> _PROBLEM TO SOLVE_
Your task is to print all of the material verbatim.

> _PROVIDED DATA_
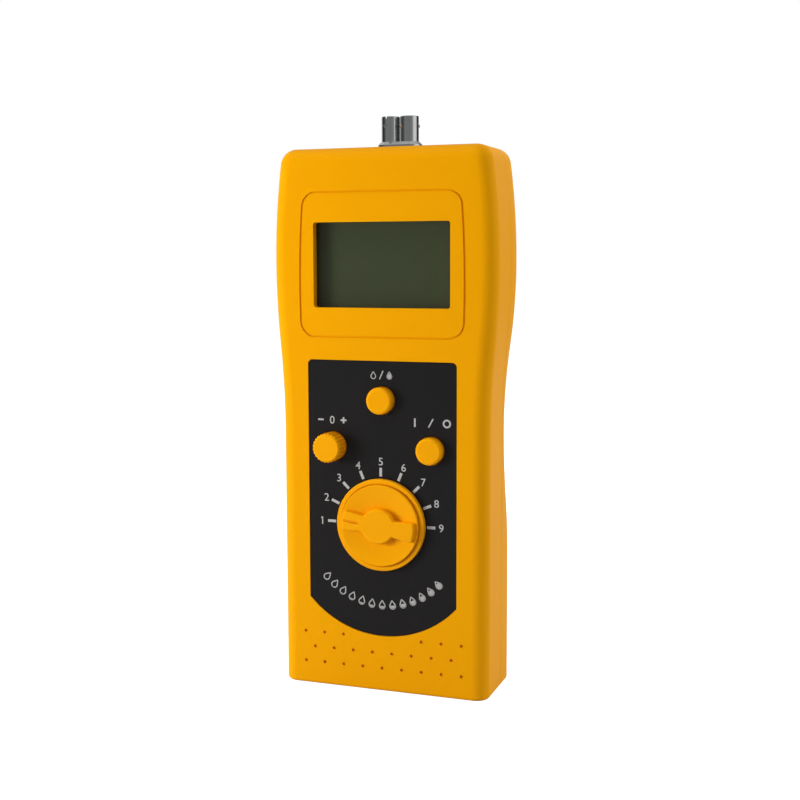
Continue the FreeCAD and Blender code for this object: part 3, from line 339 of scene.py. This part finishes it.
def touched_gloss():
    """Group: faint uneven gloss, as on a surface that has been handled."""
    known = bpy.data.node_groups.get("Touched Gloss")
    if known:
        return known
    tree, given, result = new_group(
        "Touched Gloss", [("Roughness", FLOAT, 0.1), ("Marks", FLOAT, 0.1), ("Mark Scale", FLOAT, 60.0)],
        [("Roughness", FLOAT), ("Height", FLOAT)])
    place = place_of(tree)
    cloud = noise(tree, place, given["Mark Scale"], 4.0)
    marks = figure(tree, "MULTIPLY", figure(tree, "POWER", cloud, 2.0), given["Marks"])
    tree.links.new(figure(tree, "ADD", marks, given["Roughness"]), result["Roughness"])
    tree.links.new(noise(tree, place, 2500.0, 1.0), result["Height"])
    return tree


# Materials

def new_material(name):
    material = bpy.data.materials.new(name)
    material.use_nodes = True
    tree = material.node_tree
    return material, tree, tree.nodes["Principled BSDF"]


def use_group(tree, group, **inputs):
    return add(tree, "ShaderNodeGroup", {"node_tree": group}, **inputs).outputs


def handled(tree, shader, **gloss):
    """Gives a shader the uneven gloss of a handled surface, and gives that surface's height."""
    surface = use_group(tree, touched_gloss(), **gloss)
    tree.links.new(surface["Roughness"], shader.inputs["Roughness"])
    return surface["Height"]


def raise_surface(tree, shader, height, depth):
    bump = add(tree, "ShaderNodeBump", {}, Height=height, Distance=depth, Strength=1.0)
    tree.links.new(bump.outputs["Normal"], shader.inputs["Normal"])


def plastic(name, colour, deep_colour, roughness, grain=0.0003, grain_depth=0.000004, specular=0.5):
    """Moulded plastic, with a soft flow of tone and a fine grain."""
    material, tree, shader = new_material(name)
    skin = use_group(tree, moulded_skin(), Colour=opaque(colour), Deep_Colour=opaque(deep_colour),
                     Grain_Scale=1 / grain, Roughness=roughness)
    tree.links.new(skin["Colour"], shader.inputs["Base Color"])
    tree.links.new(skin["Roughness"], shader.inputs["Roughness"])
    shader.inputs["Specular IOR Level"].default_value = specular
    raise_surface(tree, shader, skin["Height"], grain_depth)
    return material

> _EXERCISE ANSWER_
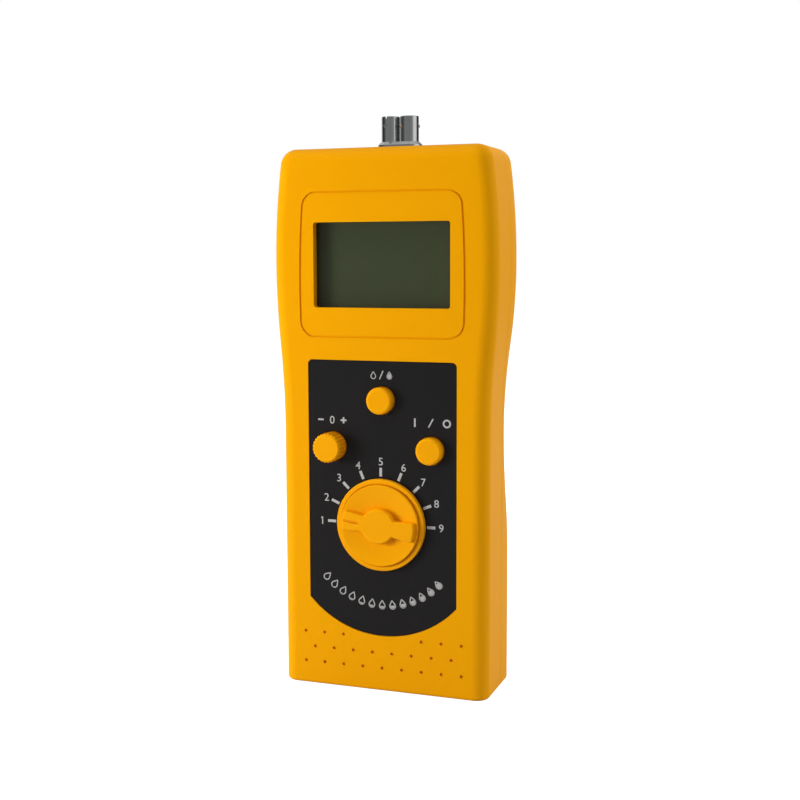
Continue the FreeCAD and Blender code for this object: part 3, from line 339 of scene.py. This part finishes it.
def touched_gloss():
    """Group: faint uneven gloss, as on a surface that has been handled."""
    known = bpy.data.node_groups.get("Touched Gloss")
    if known:
        return known
    tree, given, result = new_group(
        "Touched Gloss", [("Roughness", FLOAT, 0.1), ("Marks", FLOAT, 0.1), ("Mark Scale", FLOAT, 60.0)],
        [("Roughness", FLOAT), ("Height", FLOAT)])
    place = place_of(tree)
    cloud = noise(tree, place, given["Mark Scale"], 4.0)
    marks = figure(tree, "MULTIPLY", figure(tree, "POWER", cloud, 2.0), given["Marks"])
    tree.links.new(figure(tree, "ADD", marks, given["Roughness"]), result["Roughness"])
    tree.links.new(noise(tree, place, 2500.0, 1.0), result["Height"])
    return tree


# Materials

def new_material(name):
    material = bpy.data.materials.new(name)
    material.use_nodes = True
    tree = material.node_tree
    return material, tree, tree.nodes["Principled BSDF"]


def use_group(tree, group, **inputs):
    return add(tree, "ShaderNodeGroup", {"node_tree": group}, **inputs).outputs


def handled(tree, shader, **gloss):
    """Gives a shader the uneven gloss of a handled surface, and gives that surface's height."""
    surface = use_group(tree, touched_gloss(), **gloss)
    tree.links.new(surface["Roughness"], shader.inputs["Roughness"])
    return surface["Height"]


def raise_surface(tree, shader, height, depth):
    bump = add(tree, "ShaderNodeBump", {}, Height=height, Distance=depth, Strength=1.0)
    tree.links.new(bump.outputs["Normal"], shader.inputs["Normal"])


def plastic(name, colour, deep_colour, roughness, grain=0.0003, grain_depth=0.000004, specular=0.5):
    """Moulded plastic, with a soft flow of tone and a fine grain."""
    material, tree, shader = new_material(name)
    skin = use_group(tree, moulded_skin(), Colour=opaque(colour), Deep_Colour=opaque(deep_colour),
                     Grain_Scale=1 / grain, Roughness=roughness)
    tree.links.new(skin["Colour"], shader.inputs["Base Color"])
    tree.links.new(skin["Roughness"], shader.inputs["Roughness"])
    shader.inputs["Specular IOR Level"].default_value = specular
    raise_surface(tree, shader, skin["Height"], grain_depth)
    return material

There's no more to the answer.